Matlab - plot speed vector of a satellite in Keplerian orbit

I have to plot the speed vector of an object orbiting around a central body. This is a Keplerian context. The trajectory of object is deduced from the classical formula ( r = p/(1+e*cos(theta)) with e=eccentricity.
I manage into plotting the elliptical orbit but now, I would like to plot for each point of this orbit the velocity speed of object.
To compute the velocity vector, I start from classical formulas (into polar coordinates), below the 2 components :
v_r = dr/dt and v_theta = r d(theta)/dt
To take a time step dt, I extract the mean anomaly which is proportional to time.
And Finally, I compute the normalization of this speed vector.
clear % clear variables
e = 0.8; % eccentricity
a = 5; % semi-major axis
b = a*sqrt(1-e^2); % semi-minor axis
P = 10 % Orbital period
N = 200; % number of points defining orbit
nTerms = 10; % number of terms to keep in infinite series defining
% eccentric anomaly
M = linspace(0,2*pi,N); % mean anomaly parameterizes time
% M varies from 0 to 2*pi over one orbit
alpha = zeros(1,N); % preallocate space for eccentric anomaly array
%%%%%%%%%%
%%%%%%%%%% Calculations & Plotting
%%%%%%%%%%
% Calculate eccentric anomaly at each point in orbit
for j = 1:N
% initialize eccentric anomaly to mean anomaly
alpha(j) = M(j);
% include first nTerms in infinite series
for n = 1:nTerms
alpha(j) = alpha(j) + 2 / n * besselj(n,n*e) .* sin(n*M(j));
end
end
% calcualte polar coordiantes (theta, r) from eccentric anomaly
theta = 2 * atan(sqrt((1+e)/(1-e)) * tan(alpha/2));
r = a * (1-e^2) ./ (1 + e*cos(theta));
% Compute cartesian coordinates with x shifted since focus
x = a*e + r.*cos(theta);
y = r.*sin(theta);
figure(1);
plot(x,y,'b-','LineWidth',2)
xlim([-1.2*a,1.2*a]);
ylim([-1.2*a,1.2*a]);
hold on;
% Plot 2 focus = foci
plot(a*e,0,'ro','MarkerSize',10,'MarkerFaceColor','r');
hold on;
plot(-a*e,0,'ro','MarkerSize',10,'MarkerFaceColor','r');
% compute velocity vectors
for i = 1:N-1
vr(i) = (r(i+1)-r(i))/(P*(M(i+1)-M(i))/(2*pi));
vtheta(i) = r(i)*(theta(i+1)-theta(i))/(P*(M(i+1)-M(i))/(2*pi));
vrNorm(i) = vr(i)/norm([vr(i),vtheta(i)],1);
vthetaNorm(i) = vtheta(i)/norm([vr(i),vtheta(i)],1);
end
% Plot velocity vector
quiver(x(30),y(30),vrNorm(30),vthetaNorm(30),'LineWidth',2,'MaxHeadSize',1);
% Label plot with eccentricity
title(['Elliptical Orbit with e = ' sprintf('%.2f',e)]);
Unfortunately, once plot performed, it seems that I get a bad vector for speed.

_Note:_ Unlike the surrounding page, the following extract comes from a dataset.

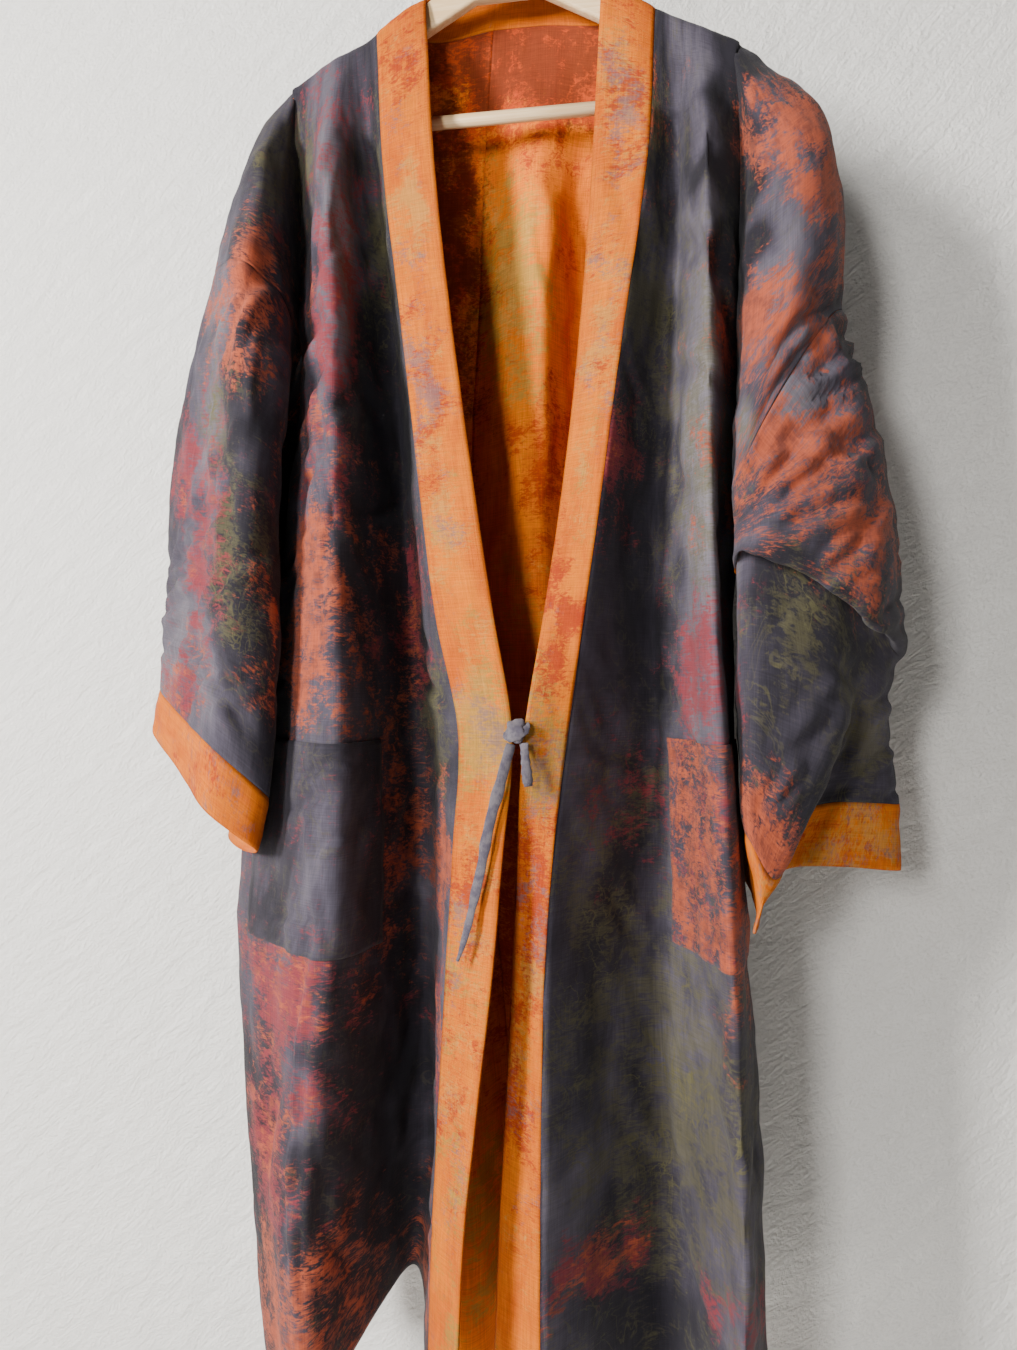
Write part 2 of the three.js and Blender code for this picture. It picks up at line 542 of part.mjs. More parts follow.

Here for example the 30th element of vrNorm and vthetaNorm arrays :
As you can see, the vector has the wrong direction (If I assume to take 0 for theta from the right axis and positive variation like into trigonometrics).
If someone could see where is my error, this would nice.

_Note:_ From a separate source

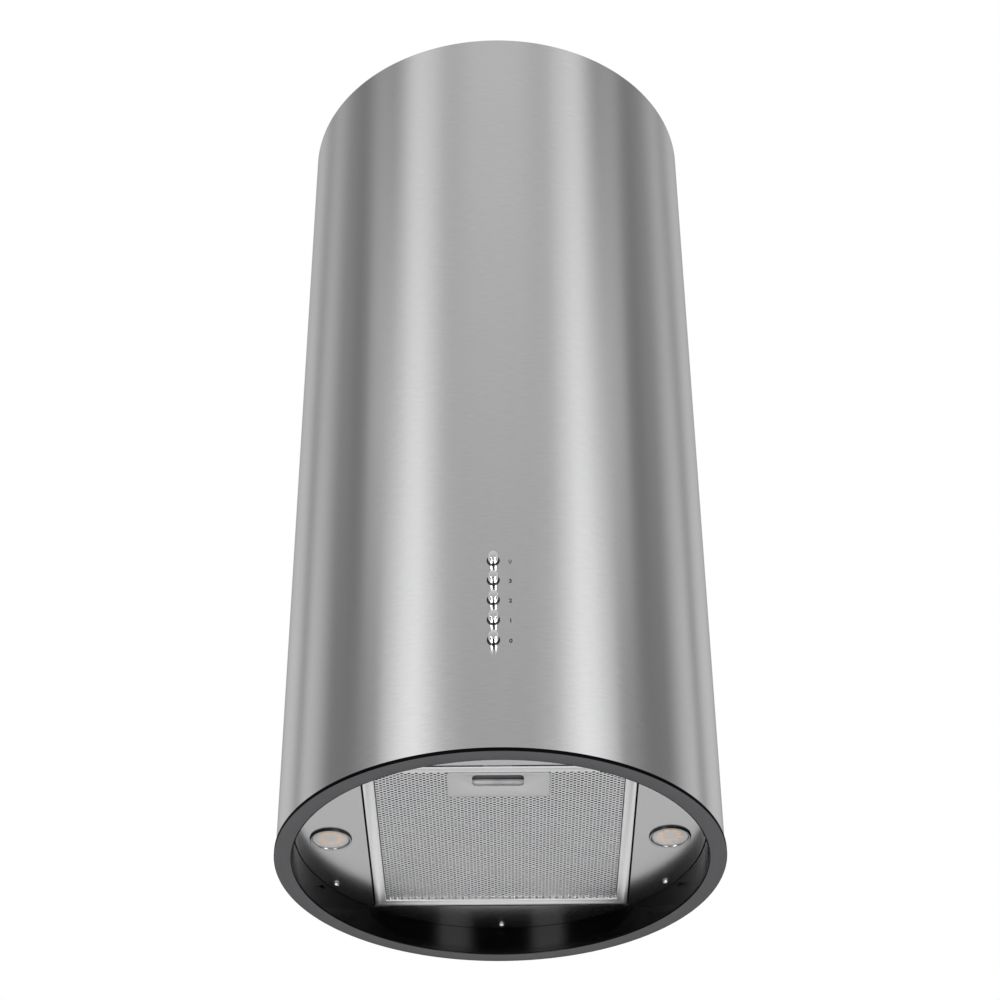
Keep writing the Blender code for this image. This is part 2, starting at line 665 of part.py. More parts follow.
# --------------------------------------------------------------- electric box
tray = minus(
    block(-42 * MM, 42 * MM, 146.4 * MM, 172 * MM, 300 * MM, 384 * MM),
    block(-40 * MM, 40 * MM, 148.4 * MM, 180 * MM, 302 * MM, 382 * MM),
)
tray = minus(tray, rod(5.2 * MM, 370 * MM, 400 * MM, 16, (20 * MM, 160 * MM, 0.0)))
finish("terminal_box", tray, "black_plastic", (0.0, 146.4 * MM, 342 * MM), smooth=False)
lid = block(-42 * MM, 42 * MM, 172.3 * MM, 174.3 * MM, 300 * MM, 384 * MM)
finish("terminal_box_lid", rounded(lid, 0.6 * MM, 1), "black_plastic", (0.0, 173 * MM, 342 * MM), smooth=False)
gland = turned(
    [
        (3.6 * MM, 398 * MM), (7.0 * MM, 396.5 * MM), (8.2 * MM, 388 * MM), (8.2 * MM, 384.4 * MM),
        (4.9 * MM, 384.4 * MM), (4.9 * MM, 376 * MM), (3.6 * MM, 376 * MM),
    ],
    16, (20 * MM, 160 * MM, 0.0), closed=True,
)
finish("cable_gland", gland, "grey_plastic", (20 * MM, 160 * MM, 384.4 * MM))
cap_at = (72 * MM, 164 * MM, 0.0)
capacitor = turned(
    [
        (0.0, 372 * MM), (12.5 * MM, 372 * MM), (14.0 * MM, 370 * MM), (14.0 * MM, 312 * MM),
        (12.5 * MM, 310 * MM), (0.0, 310 * MM),
    ],
    24, cap_at,
)
finish("motor_capacitor", capacitor, "white_plastic", (cap_at[0], cap_at[1], 341 * MM))

# -------------------------------------------------------------- grease filter
hinge = pivot("filter_hinge", PIVOT)
Z0 = PANEL_Z
frame = sheet(
    [
        rectangle(-FILTER_X, FILTER_Y0, FILTER_X, FILTER_Y1),
        rectangle(-106 * MM, -116 * MM, 106 * MM, 121.5 * MM),
    ],
    Z0, Z0 + FILTER_T,
)
for x in (-70 * MM, 70 * MM):
    frame = plus(frame, block(x - 9 * MM, x + 9 * MM, 128 * MM, 141 * MM, 28.0 * MM, 29.2 * MM))
frame = minus(frame, block(-16 * MM, 13 * MM, -140 * MM, -110 * MM, 27.7 * MM, 30.2 * MM))
finish("filter_frame", frame, "aluminium", PIVOT, hinge, smooth=False)

mesh_sheet = sheet(
    [
        rectangle(-105.7 * MM, -115.7 * MM, 105.7 * MM, 121.2 * MM),
        rectangle(-34 * MM, -113.9 * MM, 31.4 * MM, -74.4 * MM),
    ],
    28.2 * MM, 30.2 * MM,
)
mesh_sheet = minus(mesh_sheet, block(-16 * MM, 13 * MM, -120 * MM, -110 * MM, 27 * MM, 32 * MM))
finish("filter_mesh", mesh_sheet, "aluminium", PIVOT, hinge, smooth=False)

plate = sheet(
    [
        rectangle(HANDLE_X0, HANDLE_Y0, HANDLE_X1, HANDLE_Y1, 2.0 * MM, 3),
        rectangle(SLOT_X0, SLOT_Y0, SLOT_X1, SLOT_Y1, 4.0 * MM, 4),
    ],
    26.2 * MM, 27.6 * MM,
)
plate = plus(plate, block(-6 * MM, 3.4 * MM, -77.4 * MM, -75.8 * MM, 27.0 * MM, 33.0 * MM))
finish("filter_handle_plate", plate, "aluminium", PIVOT, hinge)

LATCH_Y = -101.0 * MM
latch_axis = pivot("latch_slide", (-1.3 * MM, LATCH_Y, 29.0 * MM))
latch = sheet(
    [
        rectangle(-30 * MM, -112.8 * MM, 27.4 * MM, -90.0 * MM, 1.5 * MM, 2),
        rectangle(-23.6 * MM, -111.2 * MM, 21.0 * MM, -101.2 * MM),
    ],
    28.0 * MM, 29.8 * MM,
)
latch = plus(latch, block(-13.3 * MM, 10.7 * MM, -127.9 * MM, -111.8 * MM, 28.1 * MM, 29.7 * MM))
latch = plus(latch, block(-7 * MM, 4.4 * MM, -92.2 * MM, -90.4 * MM, 29.0 * MM, 33.0 * MM))
finish("latch_slider", latch, "grey_plastic", (-1.3 * MM, LATCH_Y, 29.0 * MM), latch_axis, smooth=False)

coil = []
TURNS, PER_TURN = 5, 10
for i in range(TURNS * PER_TURN + 1):
    t = i / (TURNS * PER_TURN)
    a = math.tau * TURNS * t
    coil.append((-1.3 * MM + 1.7 * MM * math.cos(a), (-89.4 + 11.2 * t) * MM, 30.9 * MM + 1.7 * MM * math.sin(a)))
finish("latch_spring", wire(coil, 0.35 * MM, 1), "spring_steel", (-1.3 * MM, LATCH_Y, 30.9 * MM), hinge)
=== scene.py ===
"""Looks for the island range hood: meshes, materials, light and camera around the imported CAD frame."""
import json
import math

import bmesh
import bpy
from mathutils import Matrix, Vector


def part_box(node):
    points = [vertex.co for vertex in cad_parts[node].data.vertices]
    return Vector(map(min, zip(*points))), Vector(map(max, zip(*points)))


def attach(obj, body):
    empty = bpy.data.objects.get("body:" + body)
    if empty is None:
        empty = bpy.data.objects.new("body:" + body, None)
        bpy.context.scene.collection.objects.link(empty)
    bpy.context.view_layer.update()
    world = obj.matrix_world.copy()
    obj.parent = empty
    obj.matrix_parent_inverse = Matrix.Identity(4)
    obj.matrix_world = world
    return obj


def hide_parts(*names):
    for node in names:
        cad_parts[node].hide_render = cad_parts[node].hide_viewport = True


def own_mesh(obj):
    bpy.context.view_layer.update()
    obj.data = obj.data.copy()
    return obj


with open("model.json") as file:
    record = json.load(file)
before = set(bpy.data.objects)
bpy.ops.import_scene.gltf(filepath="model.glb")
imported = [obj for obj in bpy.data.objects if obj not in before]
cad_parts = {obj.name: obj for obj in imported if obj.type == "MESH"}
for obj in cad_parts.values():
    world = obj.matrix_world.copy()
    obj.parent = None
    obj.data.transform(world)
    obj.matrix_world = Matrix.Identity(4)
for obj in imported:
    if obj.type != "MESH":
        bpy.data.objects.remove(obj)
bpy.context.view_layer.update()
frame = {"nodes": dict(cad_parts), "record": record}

MM = 0.001
R = 195.0 * MM
PANEL_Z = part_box("base_panel")[0].z
RING_LO, RING_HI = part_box("bottom_ring")
RING_R = RING_HI.x
TUBE_LO, TUBE_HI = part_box("outer_tube")
FILT_LO, FILT_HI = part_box("filter_frame")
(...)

UPDATE 1: Has this vector representing the speed on elliptical orbit to be tangent permanently to the elliptical curve ?
I would like to represent it by taking the right focus as origin.
UPDATE 2:
With the solution of #MadPhysicist, I have modified :
% compute velocity vectors
vr(1:N-1) = (2*pi).*diff(r)./(P.*diff(M));
vtheta(1:N-1) = (2*pi).*r(1:N-1).*diff(theta)./(P.*diff(M));
% Plot velocity vector
for l = 1:9 quiver(x(20*l),y(20*l),vr(20*l)*cos(vtheta(20*l)),vr(20*l)*sin(vtheta(20*l)),'LineWidth',2,'MaxHeadSize',1);
end
% Label plot with eccentricity
title(['Elliptical Orbit with e = ' sprintf('%.2f',e)]);
I get the following result :
On some parts of the orbit, I get wrong directions and I don't understand why ...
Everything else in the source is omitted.